日本ではここ2~3年の間に、「Intersectionality」を「インターセクショナリティ(あるいは交差性)」と表記するようになり、この概念を軸に据えた社会運動やイベント、ウェブ記事などが急増している。
これまで、人間の立場性や社会問題はある単一の軸によってそれぞれが個別に捉えられがちだった。例えば、年齢にまつわる問題として「高齢者」が対象にされる場合、あるいは人種にまつわる問題として「アジア人」が対象にされる場合、あるいはセクシュアルマイノリティにまつわる問題としてその中でも「バイセクシュアル」が対象にされる場合、あるいは階級にまつわる問題として「低所得者」が対象にされる場合などにおいて、年齢、人種、セクシュアリティ、階級のそれぞれが独立した個別の社会問題であるかのように扱われてきた。しかし、実際に社会に生きる一人ひとりの生の現実は決して単一の軸のみによって構成されてはいない。仮に、高齢でバイセクシュアルである低所得者のアジア人女性が社会に暮らしていたとしても、その経験は、単一軸のみに焦点を当てる既存の研究や社会運動の対象からは取りこぼされてしまうだろう。インターセクショナリティという考え方や実践の根底には、これまでの多くの研究や社会運動の中で捨象されてきた、実際に生きる一人ひとりの人間にまつわる複雑性や交差性を、蔑ろにせずしっかりと捉えていこうとする信念が歴史的に埋め込まれてきたと言える。
「インターセクショナリティ」という言葉自体は、ブラック・フェミニズムの中から生まれた。アメリカの法学者であり人権活動家であるキンバリー・クレンショーが、1980年代後半から1990年代前半に黒人女性や有色女性(ウィメン・オブ・カラー)たちをめぐる交差的な状況を考察する論文において造語したもので、その後、急速に広まったと言われている。クレンショーによると、それまでのフェミニズム(ホワイト・フェミニズム)では主に家父長制に抵抗する白人女性の経験が前提とされており、また黒人たちによる反人種差別運動では特に黒人男性の経験が前提とされてきた。そのため、白人でも男性でもない黒人女性たちや有色女性の経験はそのどちらの運動からも排除されてしまう。そればかりか、ホワイト・フェミニズムと反人種差別運動は、それぞれに対峙してきた家父長制と人種差別そのものに終止符を打つことができなくなっていると指摘している。なぜなら、家父長制と人種差別とは双方を補強し合うように分かち難く結びついているからだ。このように、家父長制という軸と人種差別という軸が交差する地点にある人々(ここでは黒人女性や有色女性)の存在を捉え、双方が密接に結びつく構造的な問題を浮かび上がらせるためにインターセクショナリティ(交差性)という概念が生み出された。
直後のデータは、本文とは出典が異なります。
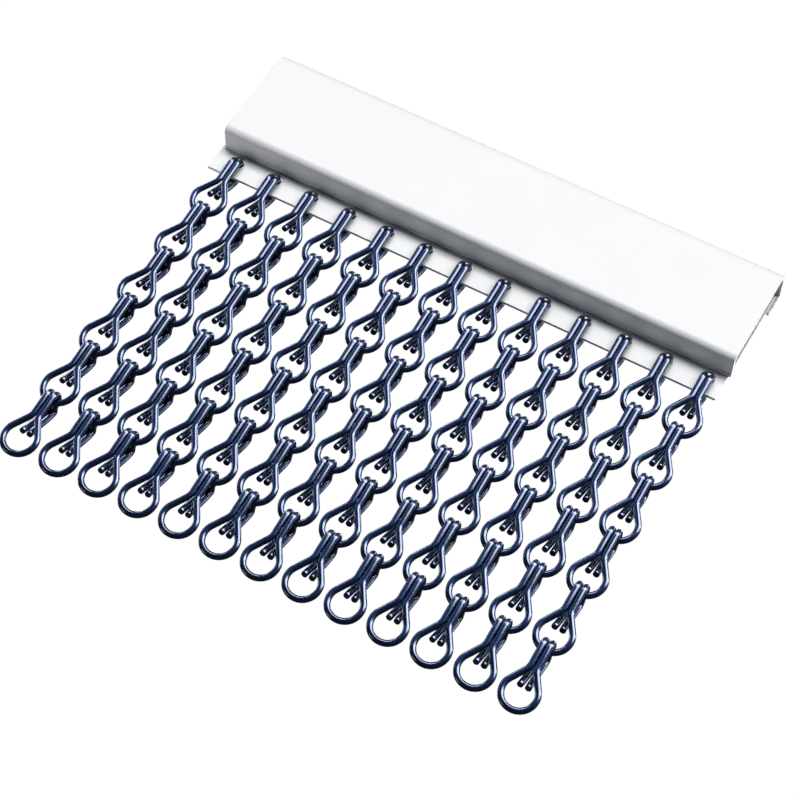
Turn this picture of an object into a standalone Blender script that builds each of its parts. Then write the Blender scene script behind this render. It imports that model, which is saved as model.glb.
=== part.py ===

そして、アメリカのブラック・フェミニズムの中から生まれたこの言葉は、ここ数十年の間に国連の議論でも用いられ、世界のさまざまな企業や団体が活動の指針の一つに掲げるようになった。現在は人種やジェンダー、LGBTQIA +の領域のみならず、環境問題、保健衛生の領域、災害研究の領域など、さまざまな活動・研究分野において応用されている。2020年からのコロナ禍においても、どういった社会的立場の人がより感染のリスクに晒されやすく、その人たちのためにどのような交差的な対策が必要なのか、といった感染症対策の指針としてインターセクショナリティを用いたアプローチも活用されている。
一方、インターセクショナリティという考え方が「1990年代前後を基点として世界的に広がった」という歴史観に対して、『インターセクショナリティ』(小原理乃訳、下地ローレンス吉孝監訳、人文書院、2021年)を著したパトリシア・ヒル・コリンズ(メリーランド大学カレッジパーク校名誉教授)とスルマ・ビルゲ(モントリオール大学教授)は再考を促している。両氏は、「インターセクショナリティと名付けられた時からそれが始まったという見解には問題がある」と指摘し、それ以前の歴史の中に積み重ねられたインターセクショナルな実践や研究がすでにあったという事実を明らかにしている。これは日本においても同様であった。
先述のとおり、日本において「インターセクショナリティ」という言葉が広く使用されるようになったのはつい最近であるが、1990年代にはすでに「複合差別」という概念が用いられ、被差別部落女性やアイヌ女性、在日コリアン女性、沖縄女性、障害のある女性たちによってインターセクショナルな社会運動と研究・調査が蓄積されてきた。さらに「複合差別」という概念が使用される以前においても、1920年代からすでに「二重三重の抑圧」といった形で交差する差別の現実がマイノリティ女性たちによって浮き彫りにされてきた。
日本においてインターセクショナリティという概念を論じる場合には、アメリカからもたらされた新種の概念をただ借用するという形ではなく、これまで日本社会で日々積み重ねられてきたマイノリティ女性たちの実践の歴史を踏まえて議論していく必要があるだろう。